Nokahoot isn’t alone. There are families living on White Bear First Nations without power, without heat, one man lives out of a van after black mould forced him out of his home.
“This is where I sleep,” said Dale Johnson, opening the sliding door to an old minivan.
“I have no heat, and no water, I have pretty well nothing,” he continued.
Unlike Nokahoot, Johnson had his utilities cut by the providers. Negligent payments cost him his power, but they’re not the reason he’s slept on the backseat of a van for the past three months.
Johnson says black mould under his flooring began affecting his health. In July 2017, Johnson says contractors hired by White Bear came to fix his flooring, but left after they removed some of the plywood and found the mould underneath, and on the foundation.
The mould was never dealt with, and a large three-metre long hole remains in what was once his kitchen.

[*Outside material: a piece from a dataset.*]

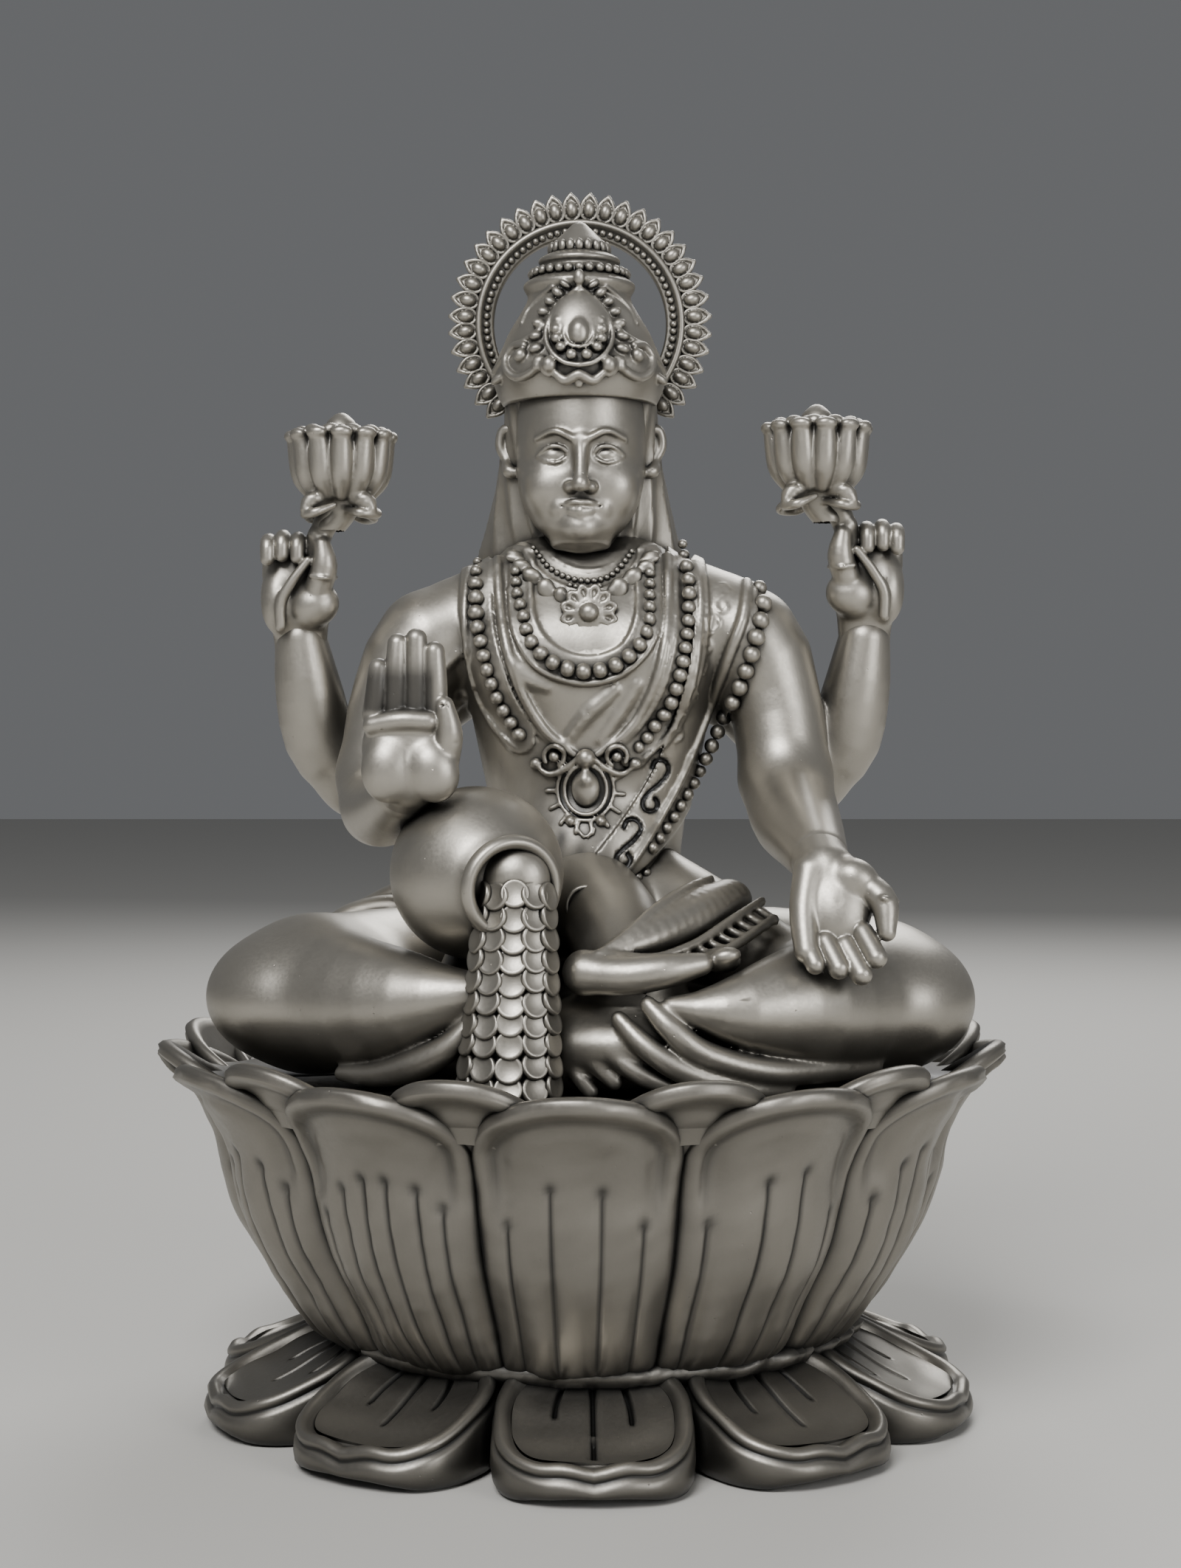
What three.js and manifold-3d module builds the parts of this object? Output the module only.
// A seated four-armed goddess on a double lotus plinth, cast in resin with an antique silver finish.
// Millimetres, +Z up, the goddess faces -Y. The origin is on the ground, under the middle of the plinth.
import * as THREE from "three";
import { mergeVertices } from "three/addons/utils/BufferGeometryUtils.js";
import Module from "manifold-3d";

const wasm = await Module();
wasm.setup();

// Driving sizes of the plinth
const LOWER_PETALS = 10; // petals that lie on the ground
const UPPER_PETALS = 12; // petals in each of the bowl's two rows
const FOOT_REACH = 72; // from the axis to the tip of a lower petal
const FOOT_PHASE = 0.8; // degrees by which the lower row is turned
const WAIST_RADIUS = 46; // narrowest part, between the lower petals and the bowl
const WAIST_HEIGHT = 15;
const BOWL_X = -1.2; // the bowl was cast a little off the middle of its foot
const BOWL_PHASE = -0.4; // degrees by which the upper rows are turned
const BOWL_TIP = 67; // height of the tip of an outer petal of the bowl
const BOWL_SEAM = 55.5; // height at which neighbouring petals of the bowl part
const BOWL_VALLEY = 5; // depth of the valley between two petals
const PETAL_THICK = 3.6;
const SEAT_HEIGHT = 63; // the figure sits here
const SEAT_RADIUS = 63; // where the valleys of the bowl are
const SEAT_BAYS = 9; // how much further it reaches behind the middle of an outer petal

// Driving sizes of the figure
const HEAD_X = -1.4; // the head is a little to the goddess's right
const HALO = { x: -1.6, y: 12, z: 205.7, hole: 16.5, band: 20.2, reach: 25.6, thick: 2.8 };
const HALO_PITCH = 360 / 44; // degrees from one leaf of the halo to the next
const HALO_LEAVES = 34; // leaves that the ring has above the shoulders
const COIN_THICK = 1;
const COIN_ROWS = 10;
const COINS = { low: 59, high: 100.4, narrow: 6.4, wide: 9.2, y: -54.6, topX: -12.6, footX: -13.6 };
const TIP_LENGTH = 0.75; // how far a limb's point runs past its last ring, in radii
const SMALL = { sides: 5 }; // faces round a finger or a scroll

const V = (x, y, z) => new THREE.Vector3(x, y, z);
const rad = THREE.MathUtils.degToRad;
const mix = THREE.MathUtils.lerp;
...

“This house has actually been a very hard problem for me, ever since I lived here,” Johnson continued, “One light socket gave me 7.5 gallons coming out of the light socket on to the bed where I was laying one time.”
White Bear First Nations says it’s doing what it can to improve the situation, but a lack of funds limits their options.
“We don’t just have resources to go ‘okay, let’s put $25,000 into that.’ We probably have about 40 units that could be renovated and worked on immediately and be livable, but we just don’t have the resources at this point,” explained White Bear Chief Nathan Pasap.
Pasap is working creating the White Bear First Nations Housing Authority, a model he hopes will result in sustainable housing, income to building new houses, and revenue to purchase supplies to repair current houses, but it’s a project he expects to take five to 10 years.
“We’re well aware of what our housing conditions are, the overcrowding, the lack of funding, it’s a national issue, it’s not just White Bear, but at the same time it’s nowhere near where it meets the needs of our community,” Pasap admitted.